Heat Pipes

[raptor1956]

Anyone here design anything to be cooled or heated using heat pipes?  I'm working on a project that uses Peltier modules to heat or cool and the temperature difference you can achieve between ambient and the device is a function, among other things, of how well you can remove heat from the hot side of the module.  A measure of that would be the difference in temperature between the hot side of the module and the free air temp and a more efficient cooling of the hot side will permit a lower temp on the cool side as well as higher cooling power.

The thing is ... a really good Peltier module is kind of pricey and it will still need a good heat removal system to function well.  If a modestly more expensive heat removal system using heat pipes permits using lower cost Peltier modules it might make sense to go that route. 

There are really two kinds of heat pipes as best I can tell:  ones with some form of wick to transport the condensed fluid back to the hot side, and the type that does not have a wick and relies on thermosyphonning.  For the temp range I'm looking at (-40C to 70C) it looks like aluminum/ammonia are the materials to use.  A thermosyphon approach would likely be cheaper and in my configuration I think I can depend on the thermosyphon to work though I understand bubbles will interfere with the vapor flow reducing the heat transfer to just the conduction through the Al tubing.  I would appreciate any feedback on the causes and remedies of bubbles.

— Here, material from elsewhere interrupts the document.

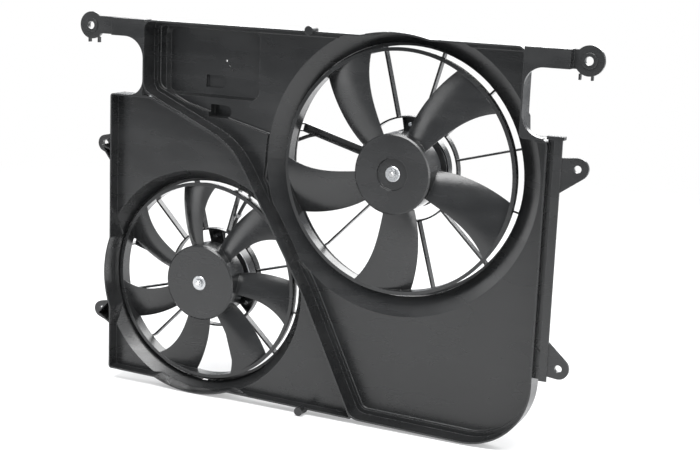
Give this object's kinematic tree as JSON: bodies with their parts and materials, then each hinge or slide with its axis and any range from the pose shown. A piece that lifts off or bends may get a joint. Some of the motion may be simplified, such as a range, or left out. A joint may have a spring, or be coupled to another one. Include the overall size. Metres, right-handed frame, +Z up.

Just to paint a picture of what I'm looking at I envisige bonding both side to Al blocks with the hot side having heat pipes extend upwards from the block, then travel horizontally through and in contact with an fan cooled Al heatsink, then travel down below the bottom of the Peltier block, then horizontally back to the block, then upwards back to the block completing the loop.  As I understand the system I need to maintain both liquid and vapor at all times and temps and that the minimum temp needs to be greater than about -60C and less than 100C when using Ammonia.  Any idea on what the proper volumetric ration of vapor to liquid needs to be and at what temp this is determined?

Additionally, if I were to power the device backwards so that the hot side becomes the cold side and vis versa with the arrangement as described the heat flow should still work.


Brian

[martinator]

I won't post a direct link in case it's naughty but if you google (will PM you)

heat pipes fifth edition theory design and applications pdf

a couple of hits down you should find a pdf link (not the cern link). I struggled with the maths myself as I'm not a number cruncher but it was a very interesting book (I used to own the hardcover). There's a newer sixth edition that is available from amazon. ISBN-13: 978-0080982663

[raptor1956]

Thanks, the doc is petty big and definitely heavy on the Maths but still helpful.  The  paper is more of a science paper and not so much an engineering work so it isn't going to point the way without delving into this at a level I'm not qualified to do. 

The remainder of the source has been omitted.